In the case of something milder like tax-cheating, you might feel torn. You don't claim to be a saint. You don’t want to cheat, but you also don’t want to be a high-minded fool, either. It puts you in a pretty pickle: you want morality to be your guide to life, but it’s not giving you much guidance now.
Now you could argue that the tax-cheating scenario is morally screwy, and fortunately we aren’t always confronted with such screwed up options. But morality isn’t much of a guide if it only works when things aren’t morally screwy. We could think about it in terms of costs and benefits: a moral life can have its benefits, but it can also have its costs.
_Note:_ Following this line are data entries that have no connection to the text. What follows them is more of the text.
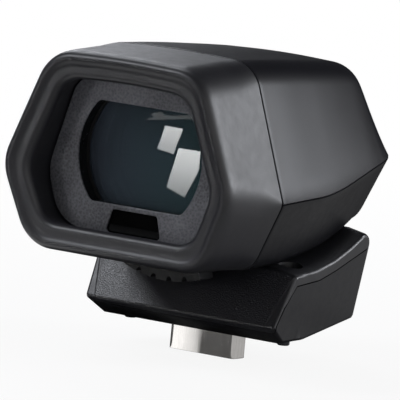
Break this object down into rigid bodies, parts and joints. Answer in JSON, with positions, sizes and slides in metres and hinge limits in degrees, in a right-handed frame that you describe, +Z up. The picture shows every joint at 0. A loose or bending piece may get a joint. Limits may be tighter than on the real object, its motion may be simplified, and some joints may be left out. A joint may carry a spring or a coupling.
{
  "type": "electronic viewfinder",
  "caption": "Tilting electronic viewfinder with a soft eyecup, a focus wheel and a base with a plug and two captive screws.",
  "frame": {"origin": "centre of the plug on the base's underside", "axes": "+Z up, out of the base's top; +Y along the optical axis, away from the user's eye; +X to the user's right"},
  "size_m": [0.064, 0.0798, 0.0711],
  "materials": {
    "soft_black_rubber": "satin",
    "dark_satin_plastic": "satin",
    "dark_plastic": "satin",
    "beaded_plastic": "matte",
    "matt_black_plastic": "matte",
    "coated_glass": "gloss",
    "dark_window": "gloss",
    "bright_steel": "satin",
    "black_steel": "satin",
    "grey_alloy": "satin",
    "bronze_washer": "satin",
    "gold_contact": "gloss",
    "circuit_board": "satin",
    "chip_black": "matte",
    "flexible_circuit": "satin",
    "screen_glass": "gloss"
  },
  "bodies": {
    "base": {"base_cover": "beaded_plastic", "base_shell": "dark_plastic", "hinge_bracket": "bright_steel", "hinge_shaft": "bright_steel", "friction_washer_left": "bronze_washer", "friction_washer_right": "bronze_washer", "shaft_nut_left": "black_steel", "shaft_nut_right": "black_steel", "bracket_screw_left": "black_steel", "bracket_screw_right": "black_steel", "base_screw_left": "black_steel", "base_screw_right": "black_steel", "connector_board": "circuit_board", "connector_shell": "bright_steel", "connector_tongue": "matt_black_plastic", "contact_row_front": "gold_contact", "contact_row_rear": "gold_contact", "connector_gasket": "soft_black_rubber", "base_flex": "flexible_circuit"},
    "viewfinder": {"board_connector": "chip_black", "board_screw_left": "black_steel", "board_screw_right": "black_steel", "chassis": "grey_alloy", "display_flex": "flexible_circuit", "display_heatsink": "grey_alloy", "display_holder": "matt_black_plastic", "display_panel": "screen_glass", "eye_lens": "coated_glass", "eyecup": "soft_black_rubber", "eyepiece_frame": "matt_black_plastic", "eyepiece_plate": "beaded_plastic", "field_lens": "coated_glass", "hinge_knuckle": "dark_satin_plastic", "housing_screw_1": "black_steel", "housing_screw_2": "black_steel", "housing_screw_3": "black_steel", "housing_screw_4": "black_steel", "knuckle_screw_left": "black_steel", "knuckle_screw_right": "black_steel", "light_hood": "matt_black_plastic", "lower_cover": "dark_plastic", "main_board": "circuit_board", "main_chip": "chip_black", "proximity_sensor": "chip_black", "sensor_board": "circuit_board", "sensor_window": "dark_window", "signal_flex": "flexible_circuit", "upper_cover": "dark_satin_plastic", "window_gasket": "soft_black_rubber"},
    "focus_ring": {"diopter_ring": "dark_plastic"},
    "lens_group": {"lens_carrier": "matt_black_plastic", "front_element": "coated_glass", "rear_element": "coated_glass", "lens_spacer": "matt_black_plastic", "lens_lock_ring": "matt_black_plastic", "cam_pin": "bright_steel"},
    "clip_left": {"screw_clip_left": "bright_steel"},
    "clip_right": {"screw_clip_right": "bright_steel"},
    "screw_left": {"captive_screw_left": "black_steel"},
    "screw_right": {"captive_screw_right": "black_steel"}
  },
  "joints": [
    {"name": "viewfinder_tilt", "type": "hinge", "parent": "base", "child": "viewfinder", "pos_m": [0, 0.02375, 0.0214], "axis": [-1, 0, 0], "range_deg": [0, 70]},
    {"name": "diopter_turn", "type": "hinge", "parent": "viewfinder", "child": "focus_ring", "pos_m": [0, -0.0174, 0.0406], "axis": [0, 1, 0], "range_deg": [-28, 28]},
    {"name": "lens_group_slide", "type": "slide", "parent": "viewfinder", "child": "lens_group", "axis": [0, 1, 0], "range_m": [-0.0016, 0.0016]},
    {"name": "clip_left_float", "type": "slide", "parent": "base", "child": "clip_left", "axis": [0, 0, 1], "range_m": [-0.0025, 0]},
    {"name": "clip_right_float", "type": "slide", "parent": "base", "child": "clip_right", "axis": [0, 0, 1], "range_m": [-0.0025, 0]},
    {"name": "screw_left_turn", "type": "hinge", "parent": "clip_left", "child": "screw_left", "pos_m": [-0.0213, -0.00095, 0], "axis": [0, 0, 1], "continuous": true},
    {"name": "screw_right_turn", "type": "hinge", "parent": "clip_right", "child": "screw_right", "pos_m": [0.0213, -0.00095, 0], "axis": [0, 0, 1], "continuous": true}
  ],
  "couplings": [
    {"joint": "lens_group_slide", "follows": "diopter_turn", "m_per_rad": 0.00327}
  ]
}
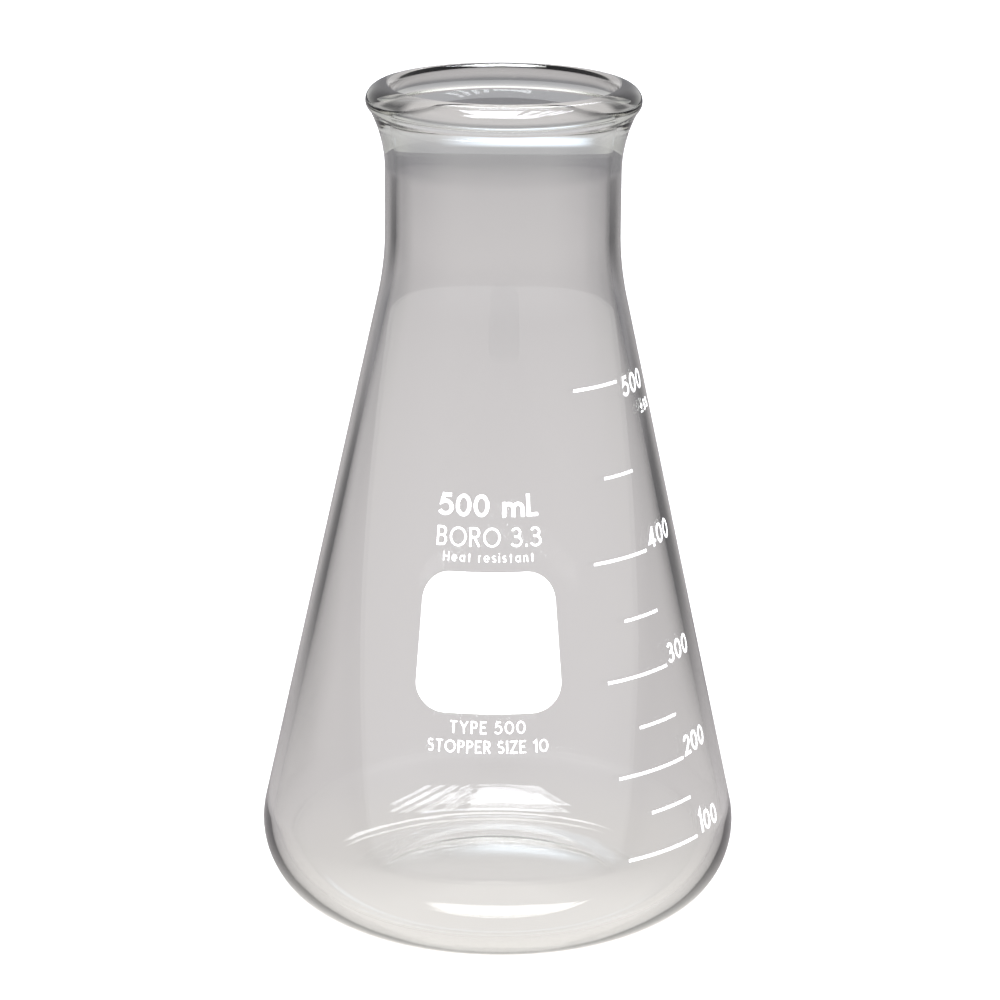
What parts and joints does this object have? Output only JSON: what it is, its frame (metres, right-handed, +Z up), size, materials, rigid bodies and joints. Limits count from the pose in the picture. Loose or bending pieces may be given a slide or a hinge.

When you weigh up the cost of living morally against the benefits of a little immorality, the moral life sometimes comes out on the short end. But some would argue that’s the wrong way to think about it, because morality is its own reward. It has a hold on us that goes way beyond any kind of cost-benefit analysis.
Now consider a little thought experiment to test out that hypothesis. Suppose I’ve got a magical ring, which I’m going to give to you. Only you know about it. Only you can use it. Whenever you wear it, you’ll be invisible, in fact completely undetectable. With it you are absolutely free to do whatever you want, whenever you want, with no worries about getting caught -- no worries about sullying your impeccable reputation for moral uprightness. Would you take my ring? Would you use it to satisfy your most secret, most forbidden desires? Or would you refuse it?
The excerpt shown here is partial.